Unread post by willendure » Fri Mar 06, 2015 1:52 am

viscount aero wrote:
willendure wrote:On the other hand, the hypothesis for Ceres is that it is ice under the surface. Initially a bowl shaped impact is formed, but over time the ice melts and re-freezes (perhaps under hydrostatic pressure, that is, it tries to move back up to the previous level of the 'water table'). Hence the flat craters we see, but no explanation of how that process would result in hexagon shapes. Also contradicts the hard surfaces hypothesis, as this time its due to a softer icy surface.
Yeah that is false. That component of the theory is so reaching and overly complicated.
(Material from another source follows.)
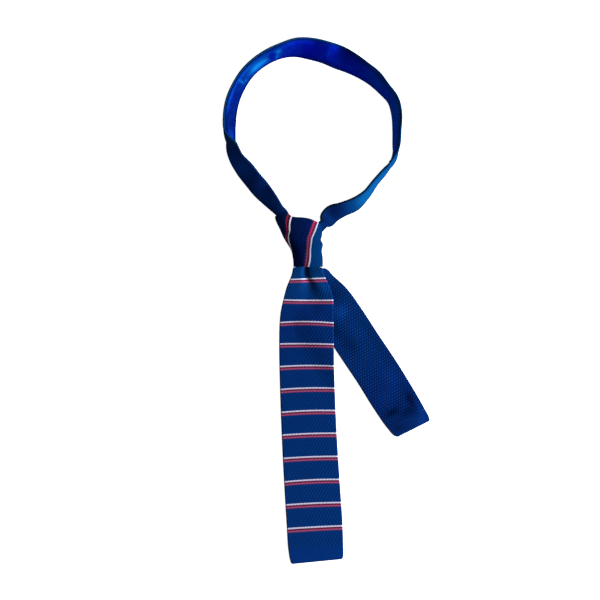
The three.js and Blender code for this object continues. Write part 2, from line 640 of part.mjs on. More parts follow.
// Satin lining on the band's neck side
function neckLining() {
  const rowPlace = (row) => {
    const index = Math.floor(row);
    const places = BAND_ROWS.slice(1 + LEFT_OF_KNOT.length).map((found) => found.along);
    return lerp(places[index], places[index + 1], row - index);
  };
  const from = rowPlace(LINING_FROM_ROW);
  const to = rowPlace(LINING_TO_ROW);
  const stations = BAND_STATIONS.filter((place) => place >= from && place <= to);
  const offset = SEAT_GAP + LINING_THICKNESS / 2;
  return loftStrip(stations.map((place) => {
    const band = bandProfile(place);
    const margin = LINING_MARGIN / band.length;
    const shares = spread(0, 1, BAND_DIVISIONS).map((share) => clamp(share, margin, 1 - margin));
    const normals = shares.map((share) => along(band.normals, share).normalize());
    const points = shares.map((share, i) => (
      along(band.points, share).addScaledVector(normals[i], band.thickness / 2 + offset)
    ));
    const firstEdge = along(band.tangents, shares[0]).negate();
    const lastEdge = along(band.tangents, shares[BAND_DIVISIONS]);
    return stripSection(points, normals, firstEdge, lastEdge, LINING_THICKNESS);
  }));
}

// One named piece of the tie
function piece(name, geometry, finish) {
  const mesh = new THREE.Mesh(geometry, new THREE.MeshStandardMaterial(finish));
  mesh.name = name;
  return mesh;
}

const NAVY_KNIT = { color: 0x0a2e69, roughness: 0.85, metalness: 0 };
const BLUE_SATIN = { color: 0x0535b8, roughness: 0.35, metalness: 0 };

const tie = new THREE.Group();
const laid = new THREE.Group();
laid.add(
  piece('front_blade', frontBlade(), NAVY_KNIT),
  piece('tail_blade', tailBlade(), NAVY_KNIT),
  piece('knot_wrap', knotWrap(), NAVY_KNIT),
  piece('neck_band', neckBand(), NAVY_KNIT),
  piece('neck_lining', neckLining(), BLUE_SATIN),
);
tie.add(laid);

// The origin is under the middle of the whole tie, on the table
const bounds = new THREE.Box3().setFromObject(laid);
const middle = bounds.getCenter(new THREE.Vector3());
laid.position.set(-middle.x, -middle.y, -bounds.min.z);

export default tie;
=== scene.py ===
"""A knit tie, tied in a four-in-hand knot and lying face up on a pale surface.

Shapes are worked out in millimetres from the throat of the knot, where both blades leave
it, with the front blade running towards -Y. They are then placed in the part's own frame,
in metres.
"""

import logging
from collections.abc import Callable, Mapping, Sequence
from dataclasses import dataclass
from enum import Enum
from typing import Any, NamedTuple

import bmesh
import bpy
import numpy as np
from mathutils import Matrix, Vector


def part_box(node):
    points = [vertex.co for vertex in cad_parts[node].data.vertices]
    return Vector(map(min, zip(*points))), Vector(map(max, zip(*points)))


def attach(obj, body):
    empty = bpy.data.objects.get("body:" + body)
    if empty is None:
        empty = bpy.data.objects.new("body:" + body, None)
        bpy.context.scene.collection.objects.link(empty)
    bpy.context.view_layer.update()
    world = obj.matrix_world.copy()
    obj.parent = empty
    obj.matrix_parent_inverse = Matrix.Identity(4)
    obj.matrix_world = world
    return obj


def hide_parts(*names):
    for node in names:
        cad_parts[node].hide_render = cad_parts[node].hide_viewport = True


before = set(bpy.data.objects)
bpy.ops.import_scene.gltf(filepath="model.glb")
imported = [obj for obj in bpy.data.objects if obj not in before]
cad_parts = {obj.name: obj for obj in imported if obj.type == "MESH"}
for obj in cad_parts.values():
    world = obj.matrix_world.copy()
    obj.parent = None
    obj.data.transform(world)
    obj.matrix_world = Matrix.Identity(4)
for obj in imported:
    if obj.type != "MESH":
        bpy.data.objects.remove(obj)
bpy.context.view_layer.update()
LOG = logging.getLogger("tie")

MILLIMETRE = 0.001
CLOTH_MAP_SIZE = 0.8
"""Metres of cloth that one unit of a piece's cloth map spans."""

CLOTH_MAP_START = (0.15, 0.15)
"""Where the cloth map has the cloth's own zero."""

Array = np.ndarray


# Smooth curves and small sums


def lerp(start: Any, end: Any, share: Any) -> Any:
    """Returns the value part of the way from start to end."""
    return start + (end - start) * share


def smoothstep(value: Any, low: float, high: float) -> Any:
    """Returns 0 below low, 1 above high, and an easy rise between them."""
    share = np.clip((value - low) / (high - low), 0.0, 1.0)
    return share * share * (3.0 - 2.0 * share)


def bell(value: Any, middle: float, spread: float) -> Any:
    """Returns a smooth hump of height 1 about a middle."""
    return np.exp(-(((value - middle) / spread) ** 2))


def heading(degrees: Any) -> Array:
    """Returns horizontal unit vectors, turned by an angle in degrees from +X."""
    angle = np.radians(degrees)
    return np.stack([np.cos(angle), np.sin(angle), np.zeros_like(angle)], axis=-1)


def unit(vectors: Array) -> Array:
    """Returns the vectors at a length of one."""
    return vectors / np.linalg.norm(vectors, axis=-1, keepdims=True)


UP = np.array([0.0, 0.0, 1.0])


class SmoothTable:
    """A smooth curve through a table's rows, read at any value of its first column."""

    def __init__(self, rows: Sequence[NamedTuple]) -> None:
        """Keeps the rows.

        Args:
            rows: named tuples of one kind, with the first column rising.
        """
        self.kind = type(rows[0])
        self.values = np.array(rows, float)
        self.keys = self.values[:, 0]

    def __call__(self, place: Any) -> Any:
        """Reads the curve.

        Args:
            place: values of the first column.

        Returns:
            A named tuple of the rows' kind, with an array in each column.
        """
        keys, values = self.keys, self.values
        final = len(keys) - 1
        place = np.clip(np.asarray(place, float), keys[0], keys[-1])
        after = np.clip(np.searchsorted(keys, place, side="right"), 1, final)
        before = after - 1
        earlier = np.where(before == 0, after, before - 1)
        later = np.where(after == final, before, np.minimum(after + 1, final))
        half_gap = (keys[after] - keys[before]) / 2
        start_weight = half_gap / (keys[before] - keys[earlier])
        end_weight = half_gap / (keys[later] - keys[after])
        p = (place - keys[before]) / (2 * half_gap)
        p2, p3 = p**2, p**3
        weights = (
            (earlier, start_weight * (2 * p2 - p3 - p)),
            (before, (1 + start_weight) * p3 - (1.5 + 2 * start_weight) * p2
             + (start_weight - 0.5) * p + 1),
            (after, (1.5 + end_weight) * p2 - (1 + end_weight) * p3 + 0.5 * p),
            (later, end_weight * (p3 - p2)),
        )
        found = sum(values[row] * weight[..., None] for row, weight in weights)
        return self.kind(*np.moveaxis(found, -1, 0))


def dense_between(start: float, end: float, step: float) -> Array:
    """Returns evenly spaced values from start to end, about a step apart."""
    count = max(int(round(abs(end - start) / step)), 1)
    return np.linspace(start, end, count + 1)


# Sizes and shape tables


class SleeveRow(NamedTuple):
    """One height of the knot's sleeve."""

    height: float
    middle: float
    flare: float
    ridge: float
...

Too many far-fetched but highly specific things must take place for that theory to even begin to be believed.
The flattening over time part is not too unreasonable. Find an ice cube in your freezer and position it so it is sitting on top of the metal grating of one of the shelves. Over time it will sink down, and the metal wires will cut into it as it flows around them. It could also be argued that a glacier is like a very slow moving river, but it does indeed flow when looked at over a longer time scale.

But... doesn't provide any explanation of the hexagons, and doesn't provide any explanation of the central peaks.

Man, I'm intrigued. Isn't Dawn arriving into orbit some time today? No doubt the first high-res images will be posted up here as soon as.